▶ _Set problem_: From the first line of the data below, copy each line up to the one containing "return layer(chin_form, -tab_proud, 0)", and include that line too.

▶ _Dataset excerpt_:
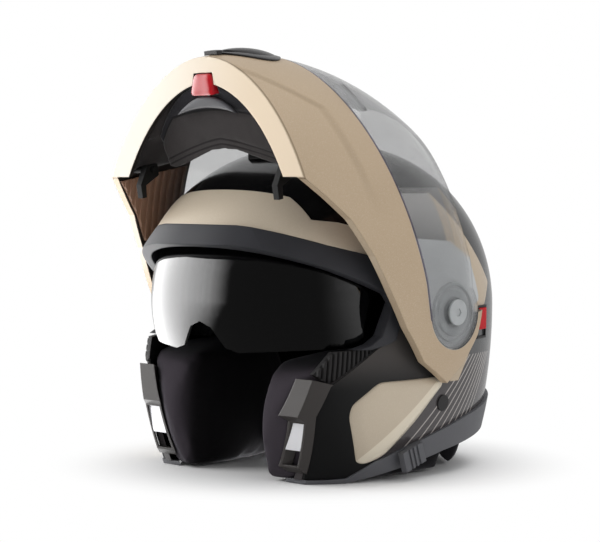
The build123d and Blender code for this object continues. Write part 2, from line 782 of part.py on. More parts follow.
def shield_tab():
    """The lift tab at the shield's lower left edge."""
    y = -tab_ahead
    z = pivot_height - shield_pod_radius + tab_height
    block = slab(0, overrun, y, y + tab_length, z, z + tab_height)
    return layer(chin_form, -tab_proud, 0) & block


def pair(left):
    """One node of two like pieces, one on each side."""
    return Compound(children=[left.solid(), mirrored(left).solid()])


def lock_block(proud, grow, travel):
    """A block at the lock slider's place on the shell, as high as its travel needs."""
    y = -lock_ahead
    z = pivot_height + lock_above
    half = lock_width / 2 + grow
    block = slab(0, overrun, y - half, y + half, z - lock_height / 2 - grow - travel, z + lock_height / 2 + grow)
    return block & layer(shell_form, -proud, 0)


def lock_slider():
    """The coloured slider that keeps the chin bar open or shut."""
    return lock_block(lock_proud, 0, 0) & layer(shell_form, -lock_proud, -vent_gap)


def lock_surround():
    """The dark frame that the lock slider runs in."""
    return lock_block(lock_frame_proud, lock_frame, lock_travel) - lock_block(lock_proud, vent_gap, lock_travel)


def intercom_plug():
    """The round blanking plug on the left side."""
    return disc(plug_radius, 0, overrun, -plug_ahead, plug_height) & layer(shell_form, -plug_proud, 0)


def plan_prism(points):
    """A prism upward from the pivot height through a plan outline given as (X, Y) points."""
    return extrude(Plane.XY.offset(pivot_height) * Polygon(*points, align=None), overrun, dir=(0, 0, 1))


def top_vent():
    """The intake on the crown."""
    half = top_vent_half_width
    slim = half * top_vent_tail_share
    front = -top_vent_ahead - top_vent_length / 2
    middle = -top_vent_ahead
    rear = -top_vent_ahead + top_vent_length / 2
    outline = plan_prism([
        (-slim, front), (slim, front), (half, middle), (slim, rear), (-slim, rear), (-half, middle)])
    cap = layer(shell_form, -top_vent_proud, 0) & outline
    return cap - top_slider_pit(vent_gap, vent_slider_travel)


def top_slider_pit(grow, travel):
    """The space on the crown vent that its slider fills over its travel."""
    half = vent_slider_half_width + grow
    y = -top_vent_ahead
    block = slab(-half, half, y - grow, y + vent_slider_length + travel + grow, pivot_height, overrun)
    return block & layer(shell_form, -top_vent_proud - vent_slider_proud, -top_vent_proud + vent_slider_pit)


def top_vent_slider():
    """The slider that opens and shuts the crown intake."""
    return top_slider_pit(0, 0) & layer(
        shell_form, -top_vent_proud - vent_slider_proud, -top_vent_proud + vent_slider_pit - vent_gap)


def rear_vent():
    """The exhaust hood at the back of the crown, with its slots."""
    half, low, high = rear_vent_half_width, rear_vent_low, rear_vent_high
    middle = (low + high) / 2
    slim = half * rear_vent_tail_share
    outline = front_prism([(-slim, low), (slim, low), (half, middle), (slim, high), (-slim, high), (-half, middle)],
                          ahead_only=False)
    hood = layer(shell_form, -rear_vent_proud, 0) & outline
    pitch = (high - low) / (rear_vent_slot_count + 1)
    skin = layer(shell_form, -rear_vent_proud, -rear_vent_proud / 2)
    for number in range(1, rear_vent_slot_count + 1):
        z = low + number * pitch
        width = slim * rear_vent_tail_share
        hood = hood - (slab(-width, width, 0, overrun, z - rear_vent_slot_height / 2, z + rear_vent_slot_height / 2)
                       & skin)
    return hood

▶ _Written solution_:
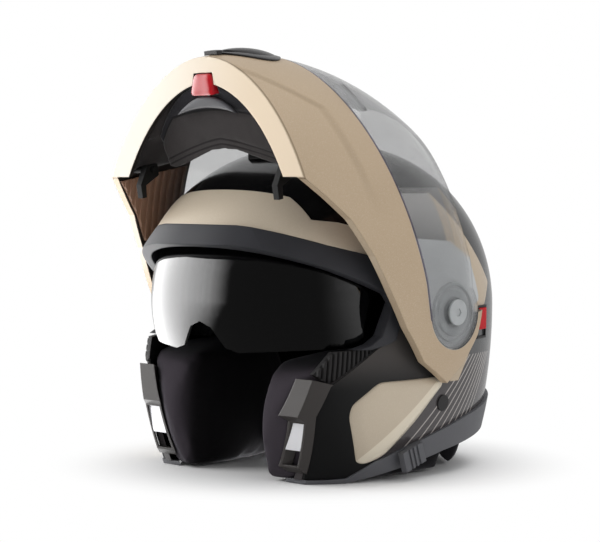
The build123d and Blender code for this object continues. Write part 2, from line 782 of part.py on. More parts follow.
def shield_tab():
    """The lift tab at the shield's lower left edge."""
    y = -tab_ahead
    z = pivot_height - shield_pod_radius + tab_height
    block = slab(0, overrun, y, y + tab_length, z, z + tab_height)
    return layer(chin_form, -tab_proud, 0) & block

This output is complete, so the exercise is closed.